1.「学卒求人」(卒業後3年以内の卒業生を対象とした求人)を出し、正社員を募集している。
2.若者の採用や育成に意欲的に取り組んでいる。
3.以下の要件をすべて満たしている企業である。
・過去3年間に正社員として雇った新卒者の離職率は20%以下である。
・「人材育成方針」と「教育訓練計画」を定めている。
・前事業年度の正社員の月平均所定外労働時間(会社が定めている労働時間)が20時間以下で、月平均の残業が60時間を超えていない。
・前事業年度に、正社員が取得した有給休暇の取得率が平均70%以上であること。
または、年間の有給取得日数の平均が10日以上であること。
・過去3年以内の育児休暇を取得した男性労働者が1人以上いる、女性労働者なら75%以上の育児休業等取得率がある。
4.以下の雇用情報を公開している企業である。
・過去3年間の「新卒採用者数」「離職者数」「平均継続勤務年数」「男女別採用者数」
・社内制度(「研修内容」「キャリアコンサルティング制度」など)
・前事業年度の「月平均の所定外労働時間」「育児休業の取得対象者数・取得者数(男女別)」「役員・管理職の女性割合」「有給休暇の平均取得日数」
5.過去3年間に、ユースエール認定の取り消し処分を受けていないこと。
6.過去3年間に、7~12の基準を満たさないために、認定辞退していないこと。
7.過去3年間に、新卒者に対して内定取り消しを行っていないこと。
8.過去1年間に、従業員に対して会社の都合で退職を迫ったり、退職推奨をしたりしていないこと。
9.事業主が暴力団関係者でないこと。
10. 事業主が風俗業などに関係していないこと。
11. 「雇用関係助成金」を不正に支給していないこと。
12. 「重大な労働関係法令違反」をしていないこと。
認定基準については、厚生労働省のホームページで確認できます(https://www.mhlw.go.jp/stf/seisakunitsuite/bunya/0000100266.html)。
■認定制度申請で準備すること
ユースエール認定制度に申請するには、決められた書類を準備し、必要事項を記入することが必要です。

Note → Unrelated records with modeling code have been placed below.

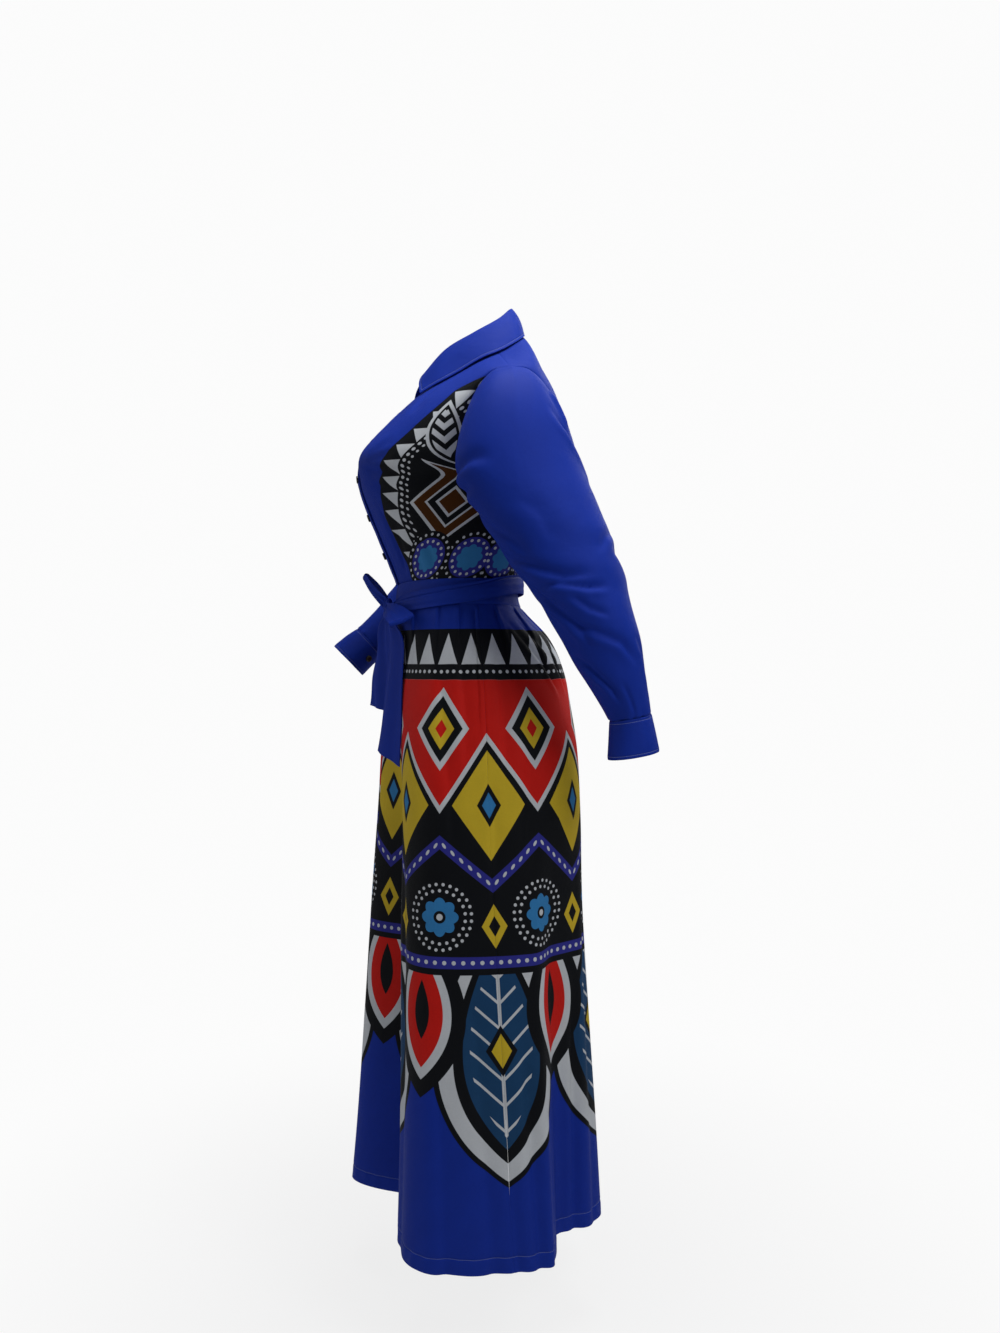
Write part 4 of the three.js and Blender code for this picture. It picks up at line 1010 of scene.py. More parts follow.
def waist_grid(rows, columns):
    turn = round_turns(columns)
    z = np.linspace(WAIST_Z - SEAM_GAP, WAISTBAND_BOTTOM_Z + SEAM_GAP, rows)[:, None]
    points = skirt_point(turn, z, folds=False)
    middle = upright_middle(points, WAIST_MIDDLE_Y)
    wave = 0.5 * np.sin(11 * turn + 3 * np.sin(2 * turn)) * np.sin(np.linspace(0, math.pi, rows))[:, None]
    edge = np.minimum(z[0] - z, z - z[-1])
    return points - outward(points, middle, True) * (wave + seam_dip(edge, 0.9, 4))[..., None], middle


def belt_grid(rows, columns):
    """The belt rises towards the back, narrows at the knot and lies in soft lengthwise folds."""
    turn = round_turns(columns)
    edge = np.linspace(1, -1, rows)[:, None]
    lower = np.clip(-edge, 0, 1)
    proud = BELT_CLEARANCE + BELT_SWELL * (1 - edge**2) + BELT_FLARE * lower
    base = skirt_point(turn, np.array(WAISTBAND_BOTTOM_Z - 0.01), folds=False)
    row = row_at(SKIRT, place_of_height(SKIRT, WAISTBAND_BOTTOM_Z))
    out = unit(np.stack([base[..., 0], base[..., 1] - row[4], 0 * base[..., 0]], axis=-1))
    height = BELT_FRONT_Z + BELT_BACK_RISE * (1 - np.cos(turn)) / 2
    at_knot = bell(np.sin(turn / 2) / BELT_PINCH_WIDTH)
    half = BELT_HEIGHT / 2 * (1 - BELT_PINCH * at_knot)
    folds = 0.5 * np.sin(5.2 * edge + 1.2 * np.sin(turn) + 0.6)
    folds = folds + 0.3 * np.sin(9 * edge - 2 * np.sin(2 * turn))
    folds = folds * (0.5 + 1.5 * at_knot)
    trough = 1.6 * bell((edge - 0.62 + 0.25 * np.sin(2 * turn + 0.4)) / 0.1) * (1 - 0.4 * at_knot)
    points = base + out * (proud + folds - trough)[..., None]
    points[..., 2] = height + edge * half + 0.8 * np.sin(3 * turn + 0.5) * np.abs(np.sin(turn / 2))
    middle = upright_middle(points, WAIST_MIDDLE_Y)
    return points, middle


# Bow
def loop_outline(length, bulge, inner_bulge, columns):
    """A loop seen along its cloth: up one side to the fold and back down the other, as along and out."""
    u = np.linspace(0, 1, columns)
    plain = mix(LOOP_START_HALF, LOOP_TIP_HALF, u)
    along = mix(LOOP_START_HALF, length - LOOP_TIP_HALF, u)

    def side(fullest):
        return plain + (fullest - plain) * np.sin(math.pi * u) ** 1.2

    turn = np.linspace(0, math.pi, columns // 4)[1:-1]
    tip = np.stack([length - LOOP_TIP_HALF + LOOP_TIP_HALF * np.sin(turn), LOOP_TIP_HALF * np.cos(turn)], -1)
    start = np.stack([LOOP_START_HALF - LOOP_START_HALF * np.sin(turn), -LOOP_START_HALF * np.cos(turn)], -1)
    front = np.stack([along, side(bulge)], -1)
    back = np.stack([along, -side(inner_bulge)], -1)[::-1]
    return np.concatenate([front, tip, back, start])


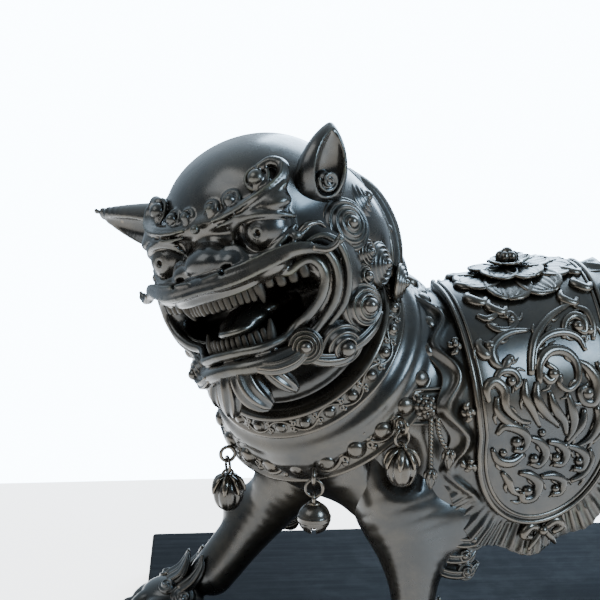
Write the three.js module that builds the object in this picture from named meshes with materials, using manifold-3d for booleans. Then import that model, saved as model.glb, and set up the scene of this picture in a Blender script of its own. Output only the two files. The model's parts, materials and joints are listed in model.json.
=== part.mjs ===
// Guardian lion (foo dog) in cast bronze on a lacquered wooden plinth.
// Millimetres, +Z up. Origin: centre of the plinth's underside. The lion walks toward -X.
import * as THREE from "three";
import { mergeVertices } from "three/addons/utils/BufferGeometryUtils.js";
import Module from "manifold-3d";

const wasm = await Module();
wasm.setup();

// ---- driving dimensions ----
const PLINTH = { length: 320, width: 220, height: 24, chamfer: 2.5 };
const FIT_GAP = 0.3;
const CASTING_WALL = 5;
const STUD = { radius: 2.5, intoPaw: 13, intoPlinth: 21 };
const NUT = { acrossFlats: 8, height: 4, recessDepth: 8, recessRadius: 7 };
const COLLAR_OUTER = {
  centre: [-71, -45, 168], axis: [-0.5, -0.55, 0.67], inner: 54, outer: 61, width: 15,
};
const COLLAR_INNER = {
  centre: [-81, -56, 181.4], axis: [-0.5, -0.55, 0.67], inner: 43, outer: 50.5, width: 10,
};
const BORE_RADIUS = 27;
const SADDLE = { from: 0.338, to: 0.59, arcTop: 80, drop: 50 };
const BELL = { radius: 7.4, wall: 0.9, pellet: 1.7, slot: 2.2 };
const EYE = { major: 3.4, wire: 0.9 };
const RING = { major: 3.9, wire: 0.7 };
const LOOP = { major: 2.6, wire: 0.7 };

// Torso stations from chest to rump: [x, y, z, half width, half height].
const STATIONS = [
  [-92, -52, 148, 6, 8],
  [-84, -50, 148, 29, 32],
  [-62, -46, 147, 41, 46],
  [-36, -41, 146, 46, 50],
  [-8, -33, 146, 51, 51],
  [20, -24, 147.5, 53, 52],
  [48, -15, 150, 52, 52],
  [74, -9, 153, 50, 50],
  [98, -6, 156, 47, 45],
  [118, -5, 158, 39, 37],
  [132, -4, 160, 26, 25],
  [138, -4, 161, 6, 6],
];

// ---- materials ----
function bronze(color, roughness = 0.42) {
  return new THREE.MeshStandardMaterial({ color, roughness, metalness: 1 });
}
const DARK = 0x3a2f1f;
const WARM = 0x54401f;
const BRASSY = 0x8a6a2c;
const LACQUER = new THREE.MeshStandardMaterial({ color: 0x17181a, roughness: 0.5, metalness: 0 });
const STEEL = new THREE.MeshStandardMaterial({ color: 0x8d8f92, roughness: 0.35, metalness: 1 });

// ---- solids ----
function solid(geometry) {
  const bare = geometry.clone();
  bare.deleteAttribute("normal");
  bare.deleteAttribute("uv");
  const merged = mergeVertices(bare, 1e-4);
  const faces = [];
  const index = merged.index.array;
  for (let i = 0; i < index.length; i += 3) {
    const [a, b, c] = [index[i], index[i + 1], index[i + 2]];
    if (a !== b && b !== c && a !== c) faces.push(a, b, c);
  }
  const mesh = new wasm.Mesh({
    numProp: 3,
    vertProperties: new Float32Array(merged.attributes.position.array),
    triVerts: new Uint32Array(faces),
  });
  return new wasm.Manifold(mesh);
}

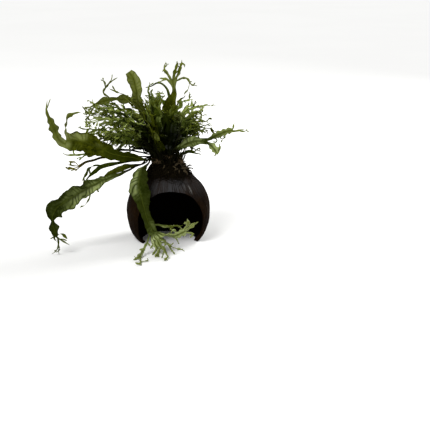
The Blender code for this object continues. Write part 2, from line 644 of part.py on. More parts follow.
def ring_plan(number, ring, place, start, trial):
    """The numbered frond of a ring on a given try."""
    label, _, _, _, lift, end_lift, length, half = ring
    aside, up = lean(trial)
    azimuth = ring_azimuth(ring, place) + aside
    length = length * (1.0 - RIGHT_SHORTER * max(0.0, math.cos(math.radians(azimuth))) ** 2)
    name = f"{label}_frond_{place + 1}"
    return ring_frond(name, azimuth, lift + STALK_LEAN * up, end_lift + up, length, half, start, 100 + number)


def with_bud(plan, start, trial):
    """A routed frond joined to its bud, and moved to or from the viewer where it would touch another."""
    points = plan["points"].copy()
    step = (trial + 1) // 2 * (1 if trial % 2 else -1) * VIEW_STEP
    weights = np.minimum(1.0, np.arange(len(points)) / 2.0)[:, None]
    shift = VIEW_BACK * step
    points[:, :3] += weights * shift
    base = [*start[0], STALK_HALF]
    neck = [*(start[0] + start[1] * NECK_LENGTH), STALK_HALF]
    moved = dict(plan)
    moved["points"] = np.vstack([base, neck, points])

    def shifted(rows):
        return [(x + shift[0], y + shift[1], max(z + shift[2], LOWEST), half) for x, y, z, half in rows]

    moved["tines"] = [(shifted(rows), [shifted(fork) for fork in forks]) for rows, forks in plan["tines"]]
    moved["sides"] = [(fraction, margin, shifted(rows), [shifted(fork) for fork in forks])
                      for fraction, margin, rows, forks in plan["sides"]]
    return moved


def build_frond(plan, finish, parts):
    """The frond's sheet made solid."""
    sheet = leaf_sheet(plan)
    mesh = bpy.data.meshes.new(plan["name"])
    mesh.from_pydata((np.array(sheet.points) * MM).tolist(), [], sheet.faces)
    piece = add_piece(plan["name"], mesh, finish, parts)
    body = piece.modifiers.new("body", "SOLIDIFY")
    body.thickness = BLADE_THICKNESS * MM
    body.offset = 0.0
    return piece


def grow_one(make_plan, target, buds, trees):
    """Grow a frond from the first free bud, and with the least lean, that keep it clear of what has grown."""
    for bud in nearest_buds(buds, target):
        for trial in range(LEANS_TRIED):
            plan = make_plan(bud, trial)
            tree = sheet_tree(leaf_sheet(plan, pad=TRIAL_PAD), BLADE_THICKNESS + 2.0 * TRIAL_PAD)
            if not any(tree.overlap(other) for other in trees):
                buds[:] = [other for other in buds if other is not bud]
                trees.append(sheet_tree(leaf_sheet(plan), BLADE_THICKNESS))
                return plan
    raise RuntimeError(f"{plan['name']} finds no room")


def grow_fronds(routes, trees):
    """Plans of all the fronds, each clear of the ones before it."""
    buds = all_buds(routes)
    plans = []
    for plan in routed_fronds():
        target = plan["points"][0, :3]
        plans.append(grow_one(lambda bud, trial: with_bud(plan, bud, trial), target, buds, trees))
    for ring in RINGS:
        for place in range(ring[1]):
            azimuth = math.radians(ring_azimuth(ring, place))
            reach = BUD_REACH * math.cos(math.radians(ring[4])) + BUD_INNER
            target = (reach * math.cos(azimuth), reach * math.sin(azimuth), BUD_HEIGHT)
            number = len(plans)

            def make_plan(bud, trial):
                return ring_plan(number, ring, place, bud, trial)

            plans.append(grow_one(make_plan, target, buds, trees))
    return plans


def box_of(pieces):
    """The lowest and highest corners of the pieces' evaluated meshes."""
    depsgraph = bpy.context.evaluated_depsgraph_get()
    corners = []
    for piece in pieces:
        mesh = piece.evaluated_get(depsgraph).to_mesh()
        places = np.empty(len(mesh.vertices) * 3)
        mesh.vertices.foreach_get("co", places)
        corners += [places.reshape(-1, 3).min(axis=0), places.reshape(-1, 3).max(axis=0)]
    return np.min(corners, axis=0), np.max(corners, axis=0)


def centre_on_floor(parts, cutters):
    """Hang every piece on one empty, and move it so that the origin is under the middle of the part's box."""
    bpy.context.view_layer.update()
    lowest, highest = box_of(parts.objects)
    foot = bpy.data.objects.new("plant_foot", None)
    foot.location = (-(lowest[0] + highest[0]) / 2.0, -(lowest[1] + highest[1]) / 2.0, 0.0)
    bpy.context.scene.collection.objects.link(foot)
    for piece in [*parts.objects, *cutters.objects]:
        piece.parent = foot


def main():
    for old in list(bpy.data.objects):
        bpy.data.objects.remove(old, do_unlink=True)
    parts = bpy.data.collections.new("java_fern_on_coconut_shell")
    cutters = bpy.data.collections.new("cutters")
    bpy.context.scene.collection.children.link(parts)
    bpy.context.scene.collection.children.link(cutters)
    husk = material("coconut", (0.045, 0.028, 0.020), 0.55)
    roots = material("roots", (0.030, 0.022, 0.014), 0.9)
    stem = material("rhizome", (0.10, 0.065, 0.030), 0.7)
    leaves = {
        "green": material("leaf_green", (0.055, 0.110, 0.018), 0.45),
        "grey": material("leaf_grey_green", (0.110, 0.180, 0.070), 0.40),
        "olive": material("leaf_olive", (0.150, 0.170, 0.015), 0.45),
        "pale": material("leaf_pale", (0.180, 0.240, 0.070), 0.45),
        "yellow": material("leaf_yellow", (0.300, 0.250, 0.030), 0.55),
        "dark": material("leaf_dark", (0.025, 0.050, 0.012), 0.50),
    }
    shell = build_shell(husk, parts, cutters)
    mat = build_root_mat(roots, parts)
    routes = rhizome_routes()
    stems = [build_rhizome(name, path, stem, parts) for name, path in routes.items()]
    bpy.context.view_layer.update()
    trees = [object_tree(piece) for piece in (shell, mat, *stems)]
    for plan in grow_fronds(routes, trees):
        build_frond(plan, leaves[plan["tone"]], parts)
    centre_on_floor(parts, cutters)


main()
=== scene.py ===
"""Looks of a java fern with crested fronds on a coconut shell cave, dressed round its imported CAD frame.

Plans of the fronds are in millimetres from the foot of the shell's axis, as the part's source has them. Each
is fitted to its CAD node, and grown again as a thin quilted leaf with ruffled margins and antler-like tips.
"""
import math

import bmesh
import bpy
import numpy as np
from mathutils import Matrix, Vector


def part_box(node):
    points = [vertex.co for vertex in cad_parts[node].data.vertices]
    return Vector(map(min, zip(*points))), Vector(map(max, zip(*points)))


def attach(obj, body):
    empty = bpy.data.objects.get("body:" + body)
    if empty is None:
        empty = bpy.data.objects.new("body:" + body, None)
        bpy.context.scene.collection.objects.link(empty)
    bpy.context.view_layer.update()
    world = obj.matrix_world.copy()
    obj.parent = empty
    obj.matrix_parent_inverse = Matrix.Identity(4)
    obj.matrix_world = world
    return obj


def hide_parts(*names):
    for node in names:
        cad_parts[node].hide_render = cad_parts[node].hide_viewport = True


bl_info = {
    "name": "Java fern on coconut shell",
    "version": (1, 0, 0),
    "blender": (4, 5, 0),
    "location": "3D View > Sidebar > Java Fern",
    "description": "Dresses the packed model of a java fern on a coconut shell",
    "category": "Object",
}

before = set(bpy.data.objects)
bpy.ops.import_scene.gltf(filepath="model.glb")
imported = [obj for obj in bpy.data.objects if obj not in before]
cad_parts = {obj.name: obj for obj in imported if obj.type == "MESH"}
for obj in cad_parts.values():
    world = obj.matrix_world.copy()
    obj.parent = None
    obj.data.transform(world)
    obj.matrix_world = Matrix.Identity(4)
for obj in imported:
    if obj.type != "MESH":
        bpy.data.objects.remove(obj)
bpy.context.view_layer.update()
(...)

厚生労働省のホームページによりますと、以下の書類または添付資料が必要になります。
1.「基準適合事業主認定申請書」
2.「新規学卒者等採用実績及び定着状況報告書」
3.「人材育成方針・教育訓練計画報告書」
4.「所定外労働時間等実績報告書」
5.「有給休暇取得実績報告書」
6.「育児休業等取得実績報告書」
7.「関係法令遵守状況報告書」
8.「誓約書(認定申請用」
9.「企業情報報告書」
必要な書類は、厚生労働省のホームページよりダウンロード可能です。
ダウンロードは、ワードまたはエクセル、PDFファイルになります。
ホームページには、記入例についても紹介されていますので、参考にしながら、間違えないように記入しましょう。
申請などについて疑問を持ったり、自分一人では自信がないと感じたりしたら、中小企業法務に強みを持つ弁護士に相談するというのも一つの方法です。
中小企業法務に詳しい弁護士なら、制度のメリットから助成金の活用まで、幅広いアドバイスが期待できます。
■申請の流れ
記入漏れがないかどうか、必要な書類はすべて揃っているかどうか確認したら、申請の手続きに入ります。
申請先は各都道府県の労働局ですが、必ず事業主が住所を置いている労働局に申請しましょう。
労働局から提出書類のチェックを受け、問題ない場合は、認定通知書が交付されます。
書類を提出した後、認定審査に入るのです。
認定審査は通常申請日から30日位以内に結果が出ます。
■ユースエール認定を受ける前に申請条件を確認しましょう
ユースエール制度は、若者の雇用に積極的に取り組む企業を支援する制度です。
認定されるには、いくつかの厳しい条件がありますが、優良企業に認定されることで得られるメリットはたくさんあります。
制度に興味があれば、厚生労働省が公表している認定基準と照らし合わせながら、申請するに必要な条件を満たしているかどうか確認してみると良いでしょう。
不安な場合は、弁護士など専門家に相談することをおすすめします。